Going On Island Adventures

Our second day was a more eventful exploration of The Hundred Islands. It was nestled in a town called Alaminos where we had to drive an hour to get there from our resort. The boat ride consisted of hopping on and off on the islands, some of which we visited was Governor's Island, Virgin Island, Scout Island, Marcos Island, and Romulo Island to name a few.

During the boat ride, me and two other friends stayed on the front edge to have a better glimpse of the looming islands. It was the perfect spot to witness the view: the waters were crystal blue and the islands themselves were magnificent. The closer we got to the islands, the more stunning they became. The next thing we knew, we were surrounded by these incredible landforms left and right.

The first island we docked on was filled with an epic adventure that we would never forget. When we were scouting the area of our first island, I asked the group if it was possible for us to swim to the neighboring island to simply check out what was there. It was a spontaneous decision that became one of the pinnacles of our day. For us to get to the other island, we had to leave all our belongings on the island that we docked on, so we had nothing with us; no phones to record the moment or call for help (if anything happened at all), no slippers to wear over the rocky shores (which was a really painful event for all of us). We had absolutely nothing but our enthusiasm and our lively souls on the little island, and we ended the day with one of the most glorious sunsets we've ever witnessed, which I'll be sharing in the second part of this post series.

 

Notes On Island Hopping

  • It's best to call beforehand and speak with a coordinator on the tourism center to direct you to the area and at the same time ask any inquiries and information you would want to gather. Here are the contact details for your reference: Lucap Wharf Tourism (Here's a contactnmber for you too: 0928-244-9011).

  • There's a range of activities on each island that you can do like snorkeling, helmet diving, zip lining, rappelling, and kayaking, parachuting to list a few aside from the usual exploring and swimming.

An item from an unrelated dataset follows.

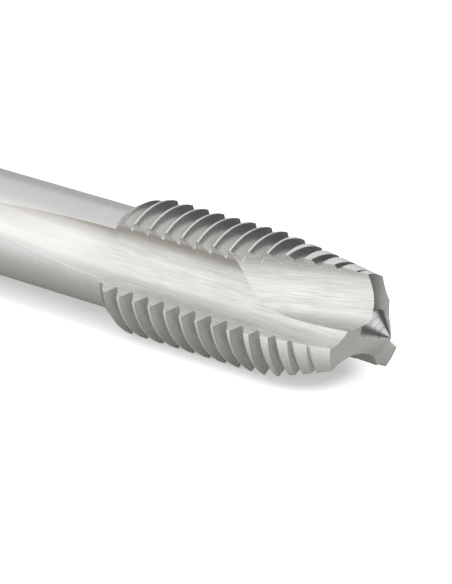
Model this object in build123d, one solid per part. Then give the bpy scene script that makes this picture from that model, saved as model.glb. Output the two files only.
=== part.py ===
"""A three-flute machine tap with a spiral point, for an M12 x 1.75 right-hand thread.

The tap lies along X with its point toward +X. It rests on two of its lands, with the
flute between them facing straight down. The origin is under the middle of its length,
at the height of the ground. Lengths are in millimetres and angles in degrees.
"""
from build123d import *
import os
from math import acos, asin, cos, degrees, radians, sin, tan

os.makedirs("parts", exist_ok=True)

# Shank and drive square
overall_length = 110.0      # from the end of the square to the tip of the point
shank_diameter = 9.0
square_width = 7.0          # across the flats
square_length = 10.0
shank_end_chamfer = 0.6
centre_hole_mouth = 2.8     # centre hole in the end of the shank
centre_hole_pilot = 1.2
centre_hole_pilot_depth = 1.2
centre_hole_angle = 60.0    # included angle

# Thread
thread_diameter = 12.0
thread_pitch = 1.75
flank_angle = 60.0          # included angle of the groove
depth_per_pitch = 0.6134    # depth of the groove over the pitch
crest_flat_per_pitch = 0.125
thread_length = 29.65       # from the tip back to where the shank starts to thicken
thread_end_bevel = 3.45     # length of the taper from the shank up to full crests
first_groove_ahead = 1.16   # middle of the first groove, ahead of the foot of that taper
groove_span = 90.0          # angle of one groove cutter, longer than the land it crosses
groove_overshoot = 0.1      # how far the groove cutters stand out of the crests

# Chamfer and point
chamfer_angle = 7.2         # between the chamfer and the axis
chamfer_offset = 0.55       # the chamfer's cone sits off the axis, so each land drops to its heel
land_end_radius = 4.93      # middle of a land, where the chamfer meets the end face
end_face_angle = 141.4      # included angle of the coned end face
centre_cone_radius = 2.0    # small cone in the middle of the end face
centre_cone_height = 1.7

# Straight flutes
flute_count = 3
flute_floor_radius = 3.24   # radius of the round flute floor
web_radius = 3.1            # from the axis to the nearest point of the flute floor
heel_slope = 47.3           # between the flat behind each land and the radius
flute_length = 30.2         # full depth, from the tip back to the start of the run-out
run_out_slope = 5.15        # how steeply the flute climbs out through the shank
run_out_skew = 2.85         # and how it drifts toward the cutting face meanwhile
run_out_length = 22.0       # long enough for the flute to leave the shank

# Spiral point: a second groove ground at a slant into each cutting face
gun_radius = 3.12
gun_centre_out = 4.41       # groove centre from the axis, where the lands end
gun_centre_side = 2.34      # groove centre from the flute's middle plane, there
gun_lean = 10.8             # slant toward the axis
gun_skew = 9.9              # slant toward the cutting face
gun_reach_back = 30.0       # how far back along its slant, past where the groove has run out
gun_reach_ahead = 6.0       # and how far ahead, clear of the tip

# Worked out from the sizes above
crest_radius = thread_diameter / 2
shank_radius = shank_diameter / 2
thread_depth = depth_per_pitch * thread_pitch
root_radius = crest_radius - thread_depth
flank_run = thread_depth * tan(radians(flank_angle / 2))
root_flat = thread_pitch * (1 - crest_flat_per_pitch) - 2 * flank_run
tip_x = overall_length / 2
shank_end_x = -overall_length / 2
thread_end_x = tip_x - thread_length
centre_cone_x = tip_x - centre_cone_height
end_face_rise = (land_end_radius - centre_cone_radius) / tan(radians(end_face_angle / 2))
land_end_x = centre_cone_x - end_face_rise
end_face_x = centre_cone_x - (crest_radius - centre_cone_radius) / tan(radians(end_face_angle / 2))
flute_centre = web_radius + flute_floor_radius
beyond = thread_diameter    # how far the cutters reach past the metal

# Angles of the two land edges at the crest, each side of the flute's middle plane
cutting_edge_angle = degrees(acos(
    (crest_radius**2 + flute_centre**2 - flute_floor_radius**2) / (2 * crest_radius * flute_centre)
))
heel_line_offset = flute_centre * sin(radians(heel_slope)) - flute_floor_radius
heel_edge_angle = heel_slope - degrees(asin(heel_line_offset / crest_radius))

# The pose at rest: both edges of the bottom flute touch the ground
resting_half_angle = (cutting_edge_angle + heel_edge_angle) / 2
resting_turn = (heel_edge_angle - cutting_edge_angle) / 2
axis_height = crest_radius * cos(radians(resting_half_angle))


def blank():
    """The blank, turned about X: shank, threaded body and coned point."""
    profile = Polyline(
        (shank_end_x, 0),
        (shank_end_x, shank_radius - shank_end_chamfer),
        (shank_end_x + shank_end_chamfer, shank_radius),
        (thread_end_x, shank_radius),
        (thread_end_x + thread_end_bevel, crest_radius),
        (end_face_x, crest_radius),
        (centre_cone_x, centre_cone_radius),
        (tip_x, 0),
        close=True,
    )
    return revolve(make_face(profile), Axis.X)


def centre_hole():
    """The centre hole in the shank end: a pilot with a countersunk mouth."""
    mouth_depth = (centre_hole_mouth - centre_hole_pilot) / 2 / tan(radians(centre_hole_angle / 2))
    bottom_x = shank_end_x + mouth_depth + centre_hole_pilot_depth
    profile = Polyline(
        (shank_end_x - centre_hole_pilot, 0),
        (shank_end_x - centre_hole_pilot, centre_hole_mouth / 2),
        (shank_end_x, centre_hole_mouth / 2),
        (shank_end_x + mouth_depth, centre_hole_pilot / 2),
        (bottom_x, centre_hole_pilot / 2),
        (bottom_x, 0),
        close=True,
    )
    return revolve(make_face(profile), Axis.X)


def square_cutter():
    """What is milled off the shank end to leave the drive square."""
    around = Box(2 * square_length, 2 * beyond, 2 * beyond)
    kept = Box(2 * square_length, square_width, square_width)
    return Pos(shank_end_x, 0, 0) * (around - kept)


def flute_cutter():
    """One straight flute, cut from above (+Z), with its run-out through the shank.

    The section is a round floor. On the heel side (-Y) it goes on as a flat, tangent to
    the floor. The section runs along the tap, then up a gentle slope."""
    floor = Pos(0, flute_centre) * Circle(flute_floor_radius)
    heel_x = -cos(radians(heel_slope))
    heel_y = -sin(radians(heel_slope))
    tangent_point = (flute_floor_radius * heel_x, flute_centre + flute_floor_radius * heel_y)
    outward = (-sin(radians(heel_slope)), cos(radians(heel_slope)))
    heel_back = make_face(Polyline(
        (0, flute_centre),
        tangent_point,
        (tangent_point[0] + beyond * outward[0], tangent_point[1] + beyond * outward[1]),
        (0, flute_centre + beyond),
        close=True,
    ))
    section = floor + heel_back
    run_out_x = tip_x - flute_length
    place = Plane(origin=(run_out_x, 0, 0), x_dir=(0, 1, 0), z_dir=(1, 0, 0))
    straight = extrude(place * section, flute_length + beyond)
    climb = (-1, tan(radians(run_out_skew)), tan(radians(run_out_slope)))
    run_out = extrude(place * section, run_out_length, dir=climb)
    return straight + run_out


def gun_cutter():
    """One slanting groove of the spiral point, in the flute that faces up (+Z)."""
    slant = Vector(1, tan(radians(gun_skew)), -tan(radians(gun_lean))).normalized()
    centre = Vector(land_end_x, gun_centre_side, gun_centre_out)
    place = Plane(origin=centre, z_dir=slant)
    length = gun_reach_back + gun_reach_ahead
    return place * Pos(0, 0, length / 2 - gun_reach_back) * Cylinder(gun_radius, length)


def chamfer_cutter():
    """What the chamfer takes off the land that faces up (+Z), cutting edge toward -Y."""
    back_radius = crest_radius + 2 * chamfer_offset
    back_x = land_end_x - (back_radius - land_end_radius) / tan(radians(chamfer_angle))
    front_x = tip_x
    front_radius = land_end_radius - (front_x - land_end_x) * tan(radians(chamfer_angle))
    profile = Polyline(
        (back_x, 0),
        (back_x, back_radius),
        (front_x, front_radius),
        (front_x, 0),
        close=True,
    )
    cone = Pos(0, -chamfer_offset, 0) * revolve(make_face(profile), Axis.X)
    half_sector = 180 / flute_count
    corner_y = 2 * beyond * sin(radians(half_sector))
    corner_z = 2 * beyond * cos(radians(half_sector))
    sector = make_face(Polyline((0, 0), (corner_y, corner_z), (-corner_y, corner_z), close=True))
    place = Plane(origin=(back_x, 0, 0), x_dir=(0, 1, 0), z_dir=(1, 0, 0))
    return extrude(place * sector, front_x - back_x) - cone


def groove_segment(centre_x, centre_angle):
    """The thread groove where it crosses one land, as a closed helical cutter.

    Its root, flanks and open side are ruled between four helices. Its two ends lie in
    the flutes beside the land, clear of the metal."""
    outer_radius = crest_radius + groove_overshoot
    outer_half = root_flat / 2 + (outer_radius - root_radius) * tan(radians(flank_angle / 2))
    advance = thread_pitch * groove_span / 360
    start_angle = centre_angle - groove_span / 2
    start_x = centre_x - advance / 2
    # A helix is drawn about Z from +X, so this turns its start to face along -Z, then to its angle
    turned = Rotation(start_angle + 90, 0, 0) * Rotation(0, 90, 0)

    def rail(radius, offset):
        return (Pos(start_x + offset, 0, 0) * turned * Helix(thread_pitch, advance, radius)).edge()

    rails = [
        rail(root_radius, -root_flat / 2),
        rail(root_radius, root_flat / 2),
        rail(outer_radius, outer_half),
        rail(outer_radius, -outer_half),
    ]
    sides = [Face.make_surface_from_curves(a, b) for a, b in zip(rails, rails[1:] + rails[:1])]
    caps = [Face(Wire.make_polygon([edge @ end for edge in rails])) for end in (0, 1)]
    return Solid(Shell(sides + caps))


def thread_grooves():
    """Every crossing of groove and land, one step of the helix after another."""
    step = thread_pitch / flute_count
    first_x = thread_end_x + first_groove_ahead
    first_angle = 180 / flute_count - 90
    count = int((land_end_x - first_x) / step)
    return [
        groove_segment(first_x + i * step, first_angle + i * 360 / flute_count)
        for i in range(count)
    ]


def thread_tap():
    """The finished tap, lying at rest on the ground."""
    tool = blank() - centre_hole() - square_cutter()
    for flute in range(flute_count):
        turn = Rotation(180 - resting_turn + flute * 360 / flute_count, 0, 0)
        tool -= turn * flute_cutter()
        tool -= turn * gun_cutter()
        tool -= Rotation(flute * 360 / flute_count, 0, 0) * chamfer_cutter()
    tool -= thread_grooves()
    return Pos(0, 0, axis_height) * tool


tap = thread_tap()
tap.label = "tap"
export_step(tap, "parts/tap.step")
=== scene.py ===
# %% [markdown]
# # A spiral point thread tap, ground from bright high-speed steel
#
# The tap is a rod of steel with a thread cut round it, three straight flutes ground along
# it and a second, slanting groove ground into the front of each flute. The scene loads the
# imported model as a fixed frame, and the tap is then made again with finer surfaces.

# %% The frame
import math
import bmesh
import bpy
import numpy as np
from mathutils import Matrix


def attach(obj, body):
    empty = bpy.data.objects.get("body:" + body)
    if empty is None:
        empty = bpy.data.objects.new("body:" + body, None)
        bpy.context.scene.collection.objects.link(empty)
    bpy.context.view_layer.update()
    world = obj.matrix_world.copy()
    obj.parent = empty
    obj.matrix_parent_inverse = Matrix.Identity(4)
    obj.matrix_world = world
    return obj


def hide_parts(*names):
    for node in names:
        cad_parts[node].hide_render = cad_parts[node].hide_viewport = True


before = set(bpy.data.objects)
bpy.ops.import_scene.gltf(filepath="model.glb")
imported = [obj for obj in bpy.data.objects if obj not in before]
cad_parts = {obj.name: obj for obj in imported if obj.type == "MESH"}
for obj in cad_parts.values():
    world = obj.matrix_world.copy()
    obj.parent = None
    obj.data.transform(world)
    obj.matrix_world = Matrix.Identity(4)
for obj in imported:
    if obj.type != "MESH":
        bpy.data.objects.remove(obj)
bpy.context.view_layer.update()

scene = bpy.context.scene
scene.view_settings.view_transform = "Standard"

# %% [markdown]
# The camera comes first, because every later choice is judged through it. It stands in
# front of the point, to the right and above, with a long lens that keeps the lines of a
# small tool nearly parallel. Its place is a centre to look at, a distance and three angles.

# %% The camera
camera_aim = (0.0338205, 0.0035697, 0.0025851)
camera_distance = 0.376186
camera_turn = math.radians(42.5625)     # round the vertical, from looking along +Y
camera_tilt = math.radians(24.4353)     # above the horizon
camera_roll = math.radians(-4.1059)
camera_lens = 272.0
camera_reach = 20.0                     # nothing farther off is drawn

camera_data = bpy.data.cameras.new("camera")
camera_data.lens = camera_lens
camera_data.clip_end = camera_reach
camera = bpy.data.objects.new("camera", camera_data)
scene.collection.objects.link(camera)
scene.camera = camera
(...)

  • The costs for each activity varies from PHP250 - P2,000. Upon registering, they will give you a pamphlet of the list and costs to guide you. There's also a registration fee which you will need to pay up front along with the boat, snorkel, life vests and other extra for rental.

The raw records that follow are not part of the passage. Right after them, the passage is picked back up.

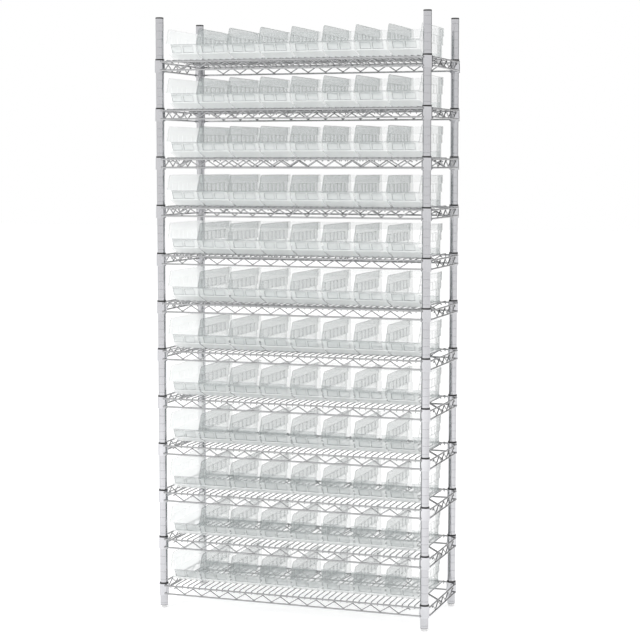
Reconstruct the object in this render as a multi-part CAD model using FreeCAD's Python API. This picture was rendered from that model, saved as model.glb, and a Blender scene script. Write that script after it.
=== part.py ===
import FreeCAD, Part
import math
import os

V = FreeCAD.Vector

# All sizes are in millimetres. X runs along the width, -Y is the front, Z is up.
# The origin is on the floor, midway between the four posts.

# Posts
post_spacing_x = 874.0
post_spacing_y = 322.0
post_radius = 12.7
post_wall = 1.5
post_above_top_shelf = 127.6
groove_pitch = 25.4
groove_depth = 0.5
groove_width = 1.8
groove_slope = 0.4

# Shelf levels: a level is the height of the middle of the sleeve band that shows above a collar
shelf_count = 12
grooves_per_shelf = 6
first_level = 81.5
ridge_below_level = 13.1

# Split sleeves that grip the posts and carry the collars
sleeve_clearance = 0.05
sleeve_above_level = 2.3
sleeve_below_level = 34.0
sleeve_top_wall = 1.5
sleeve_taper = 0.5
sleeve_taper_length = 20.0
sleeve_split_deg = 2.0
ridge_height = 1.2
ridge_clearance = 0.1

# Shelf collars
collar_below_level = 2.3
collar_height = 37.7
collar_wall = 1.3
collar_clearance = 0.05
collar_rim = 0.4

# Shelf wires
rail_radius = 2.8
zigzag_radius = 1.9
mat_radius = 1.8
weld_bite = 0.2
top_rail_below_level = 7.25
bottom_rail_below_level = 33.2
front_rail_inset = 2.2
side_rail_inset = 0.2
rail_end_margin = 0.15
mat_pitch = 19.94
mat_end_drop = 11.2
mat_bend_radius = 4.0
mat_side_clearance = 2.0
zigzag_pitch = 59.82
zigzag_bend_radius = 5.0
zigzag_stub = 9.0
support_bend_from_post = 32.0
support_bend_radius = 9.0

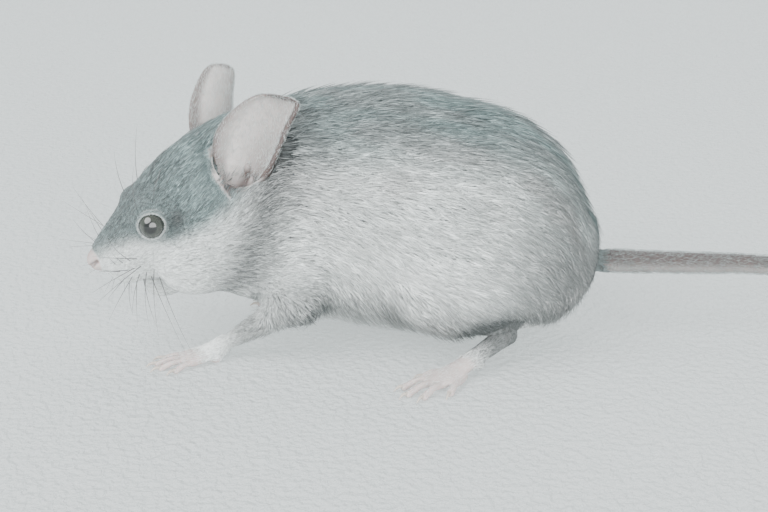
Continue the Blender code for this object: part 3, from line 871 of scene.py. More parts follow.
def ear_mesh(word):
    """Closed leaf of an ear: its front and its back, bridged round the edge."""
    bm = bmesh.new()
    for side_of_leaf in (-1, 1):
        shell = [[bm.verts.new(p * MM) for p in row] for row in ear_sheet(word, side_of_leaf)]
        for near, far in zip(shell, shell[1:]):
            for j in range(EAR_STEPS_ACROSS):
                bm.faces.new((near[j], near[j + 1], far[j + 1], far[j]))
    bmesh.ops.bridge_loops(bm, edges=[edge for edge in bm.edges if edge.is_boundary])
    bmesh.ops.recalc_face_normals(bm, faces=bm.faces)
    return finished_mesh(bm, "ear_" + word)


def ear_lobes(word):
    """Small folds in the foot of the cup, which guard the hole."""
    across, rise, facing = ear_axes(word)
    root = EAR_ROOTS[word]
    front = -SIDES[word] * across
    axes = (across, rise, facing)
    return [ball(root + rise * 3.0 + front * 0.2 - facing * 2.55, (0.55, 0.8, 0.55), axes),
            ball(root + rise * 1.2 - front * 1.9 - facing * 0.5, (0.6, 1.5, 0.5), axes)]


def ear_bowl(word):
    """Room to take out of the flesh, so that the inside of the cup is one hollow down to its floor."""
    across, rise, facing = ear_axes(word)
    sheet = ear_sheet(word, -1)
    rings = []
    first, last = (int(share * EAR_STEPS_UP) for share in CUP_SPAN)
    for row in sheet[first:last]:
        middle = (row[0] + row[-1]) / 2
        front = np.linspace(0, math.pi, 14)[1:-1]
        half = (row[-1] - row[0]) / 2
        bulge = np.linalg.norm(half) * 0.5
        closing = middle + np.outer(np.cos(front), half) + np.outer(np.sin(front) * bulge, facing)
        ring = np.vstack([row, closing])
        rings.append(ring.mean(0) + (ring - ring.mean(0)) * 1.02)
    return mesh_of_rings("bowl", rings)


ear_parts = {"ear_" + word: ear_mesh(word) for word in SIDES}
for name, mesh in ear_parts.items():
    low, high = box_mm(name)
    made = mesh_points(mesh)
    over, under = (made.max(0) - high).round(2), (low - made.min(0)).round(2)
    print(name, "stands out of its solid by, mm:", over, under)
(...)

  • The boat day tour costs PHP1,800 for a regular boat which is good for 6-10 people (and it's also spacious). You can also opt for an overnight tour, where you can camp out in one of the islands, but would cost extra. If I remember correctly, they offer 3 types of boat sizes: the small one which has the capacity of 1-5 people; the regular one, which we took and a big one with the capacity of 11-15 people; and each one costs differently from one another.

  • Each island would also charge for tables, cottages and gazebos that ranges around PHP300 - PHP1,000 depending on what you would be getting.

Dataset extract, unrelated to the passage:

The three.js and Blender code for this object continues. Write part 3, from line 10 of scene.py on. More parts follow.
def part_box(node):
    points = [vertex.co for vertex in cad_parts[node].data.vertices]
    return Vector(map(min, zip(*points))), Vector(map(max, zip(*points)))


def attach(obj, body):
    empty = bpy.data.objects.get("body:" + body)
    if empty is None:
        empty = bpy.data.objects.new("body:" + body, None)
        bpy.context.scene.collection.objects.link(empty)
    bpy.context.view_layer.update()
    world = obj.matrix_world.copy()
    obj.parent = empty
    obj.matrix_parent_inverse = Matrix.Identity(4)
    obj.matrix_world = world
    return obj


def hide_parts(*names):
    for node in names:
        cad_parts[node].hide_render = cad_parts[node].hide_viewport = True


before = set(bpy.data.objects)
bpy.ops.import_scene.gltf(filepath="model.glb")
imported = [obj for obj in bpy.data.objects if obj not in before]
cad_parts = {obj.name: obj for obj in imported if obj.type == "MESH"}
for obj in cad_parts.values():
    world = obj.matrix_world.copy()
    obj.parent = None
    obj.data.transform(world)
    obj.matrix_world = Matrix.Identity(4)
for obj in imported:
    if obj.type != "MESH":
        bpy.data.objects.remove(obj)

  • There are convenience stores selling food, slippers and other knick-knacks on the major islands namely: Governor's Island, Children's Island and Quezon Island. Some islands have nothing at all, but there are locals who go around to make sure that the area is always clean and free of trash. They take cleanliness to the next level around here which is a wonderful thing.

  • There are no fresh water to clean off after swimming in the sea; and again, most islands don't have any wash area, just the major ones where most of the activities are offered.

  • You can coordinate with the boatman which islands you would like to hop on and off, there's no set itinerary for each tour, but they will most definitely show you around the major islands. Again, if you don't want to dock off a certain place, you can simply tell them not to. A few islands get overcrowded and others are deserted if you're lucky enough, the latter which is what we look for and prefer even though there aren't any activities offered on these minor islands. (There was an incident where our last stop was one of the major islands and we saw that there were a lot of boats docked and folks were milling around the place. We decided that it was too much for us, so we simply turned around and hopped off on a much less populated island to hang around.)